Questa settimana abbiamo assistito all’inconsueto spettacolo dell’allestimento nel salotto di Lilli Gruber di un vero e proprio acquario. In cui – dopo Maria Elena Boschi – ora anche Andrea Orlando si è calato perfettamente nella parte del pesce in barile.

Guardando attentamente l’espressione melliflua di questo ex funzionario del Partito Comunista di Spezia si possono ricavare due deduzioni, una d’ordine generale e l’altra di tipo congiunturale: la prima è la conferma della provenienza dalla città italiana dove meglio e più intensamente si coltiva la sindrome cospirativa, la congiura celata sotto le coltri delle banalità, antropologicamente confermata dalla sua antica sodale e concittadina Raffaella Paita.

Più legata all’attualità, la certificazione che gli scriteriati attacchi incendiari contro la persona del Primo Ministro, ad opera del brucia-baracche Matteo Renzi, hanno trovato sponde inconfessate e viatico incoraggiante anche da parte degli ambienti più politicanti e poltronisti del Pd.

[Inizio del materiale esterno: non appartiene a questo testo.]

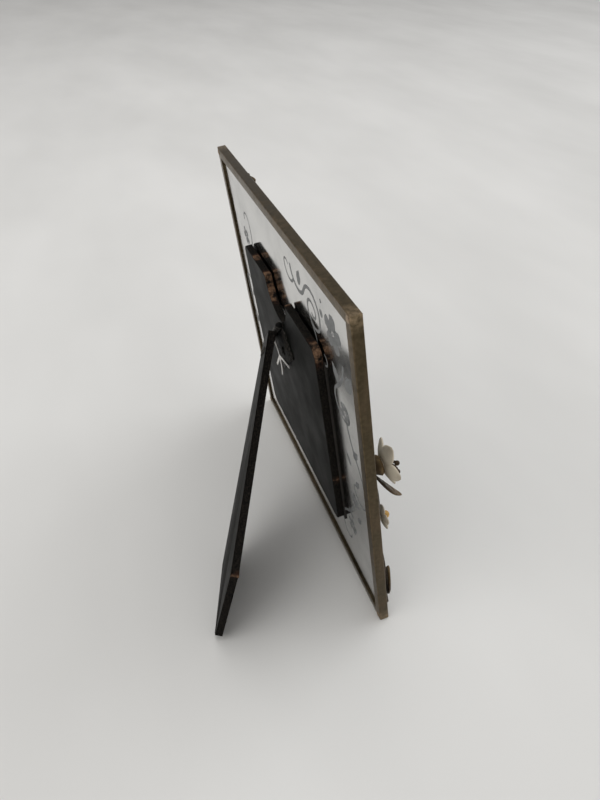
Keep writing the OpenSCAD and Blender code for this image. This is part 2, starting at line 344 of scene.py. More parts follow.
# %% Solder
solder_dull, shader = new_finish("solder_dull", (0.34, 0.26, 0.18), 0.5, 0.85)
blotch = grain(shader, 900, 4.0)
mottle(shader, blotch, (0.20, 0.145, 0.095), (0.43, 0.33, 0.235), 0.35, 0.62)
use(shader, "Roughness", span(shader, blotch, 0.38, 0.62))
bump(shader, grain(shader, 1800, 3.0), 0.05)

# %% [markdown]
# The plate is ordinary clear glass. It lets light through to the picture behind it, so it
# is a thin see-through skin with a sharp shine and a faint green. The silvering on its
# back is nearly a perfect mirror, with a few smudges that dull it.

# %% Glass and silvering
clear_glass, shader = new_finish("clear_glass", (0.93, 0.97, 0.955), 0.02)
shader.inputs["Transmission Weight"].default_value = 1.0
shader.inputs["IOR"].default_value = 1.5
use(shader, "Roughness", span(shader, grain(shader, 90, 3.0), 0.01, 0.035))

mirror_silver, shader = new_finish("mirror_silver", (0.86, 0.845, 0.85), 0.08, 1.0)
smudge = grain(shader, 45, 5.0, (1, 1, 1), 0.6)
mottle(shader, smudge, (0.46, 0.46, 0.45), (0.62, 0.615, 0.60), 0.35, 0.6)
use(shader, "Roughness", span(shader, smudge, 0.20, 0.07))
bump(shader, grain(shader, 25, 2.0), 0.01, 0.3)

etched_grey, shader = new_finish("etched_grey", (0.30, 0.31, 0.31), 0.62)
frost = grain(shader, 2500, 2.0)
mottle(shader, frost, (0.11, 0.115, 0.115), (0.24, 0.245, 0.245), 0.35, 0.65)
bump(shader, frost, 0.01)

# %% [markdown]
# The back board and the leg are hardboard with a black paper face. The face has a faint
# leathery grain and a soft shine. The cut edges are bare fibre stained black, rough and
# dull, and where they are knocked the brown wood fibre shows.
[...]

Insomma, una sorta di “intentona” (leggi, tentativo maldestro di colpo di Stato da repubblichetta delle banane) che per ora non riesce ad aggirare l’altolà del Presidente Mattarella (se il governo cade si va alle elezioni), che prefigura l’immediata mattanza di buona parte di questi avventuristi della politica senza carte in regola e retroterra minimo di consensi per essere rieletti e per – così – continuare a bazzicare ben remunerati i corridoi in penombra della politica intesa come carrierismo accaparrativo.

Del resto – restando ancora al caso Orlando – non si ricordano suoi contributi politici degni di nota, a parte la pensata – in quanto responsabile giustizia del suo partito – di fotocopiare le proposte in cauda venenum dell’avvocato Niccolò Ghedini in materia di separazione delle carriere dei giudici.

Ora il giovanotto – noto allo stesso modo di Paris Hilton (e toni Negri e Slavoj Žižek: copy Tony Judt) “famosa per essere famosa” – si è lanciato in una vaga dissertazione sul modello organizzativo predisposto da Conte per gestire i fondi del Next Generation, come giustificazione dell’equidistanza nell’aggressione di Renzi al premier.

E qui viene francamente da ridere allo spettacolo di uno, inadatto al compito di mandare avanti una mescita di Sciacchetrà delle Cinque Terre, che si impanca a teorico dell’organizzazione. Una pretesa sul faceto che lascia intendere due cose: la pretestuosità degli argomenti avanzati e la triste verità che i primi assaltatori alla diligenza carica degli euro di Bruxelles sono proprio annidati in questa classe politica.

Così capiamo meglio le ragioni per cui Giuseppe Conte persegue la struttura a task force per gestire un’operazione dalle dimensioni epocali (trarre in salvamento un Paese che da decenni scivola verso l’abisso) e che l’anziano cicisbeo Sabino Cassese definisce “rococò”: i dubbi sulla capacità amministrativa della Pubblica Amministrazione, la palese disistima rivolta a un personale politico d’infimo livello.

Del resto, una soluzione già ampiamente adottata in passato (a livello gargantuesco da Renzi) e che segue una saggia, quanto antica, indicazione di un lucido uomo di Stato quale Francesco Saverio Nitti (1868-1953), secondo cui le inconcludenze di una burocrazia elefantiaca, ossessionata dalla priorità delle procedure, può essere aggirata da strutture snelle e tecnocratiche, chiamate a interventi finalizzati nella logica del problem solving.

A conferma dell’allergia nazionale per le strutture macro e la predilezione per unità mini sul modello della bottega dell’arte: siamo il Paese dei solisti alla Della Robbia, mica dei “signori della complessità” alla Alfred Sloan (mitico organizzatore della General Motors multi-divisionale) o alla Taiichi Ohno (inventore del modello Toyota).

Semmai il guaio è che il presunto tiranno Conte non riesce a “tiranneggiare” la materia per eccesso di minimalismo. Quando “il progetto Italia post Covid” andrebbe trasformato nell’epopea di un intero popolo, che si stringe attorno al proprio leader per un’impresa difficile quanto mobilitante, entusiasmante. Riattivando quel consenso che ci fu nella prima fase del contrasto alla pandemia. Alla faccia della miserabilità di lillipuziani, ansiosi di filarsela con la cassa.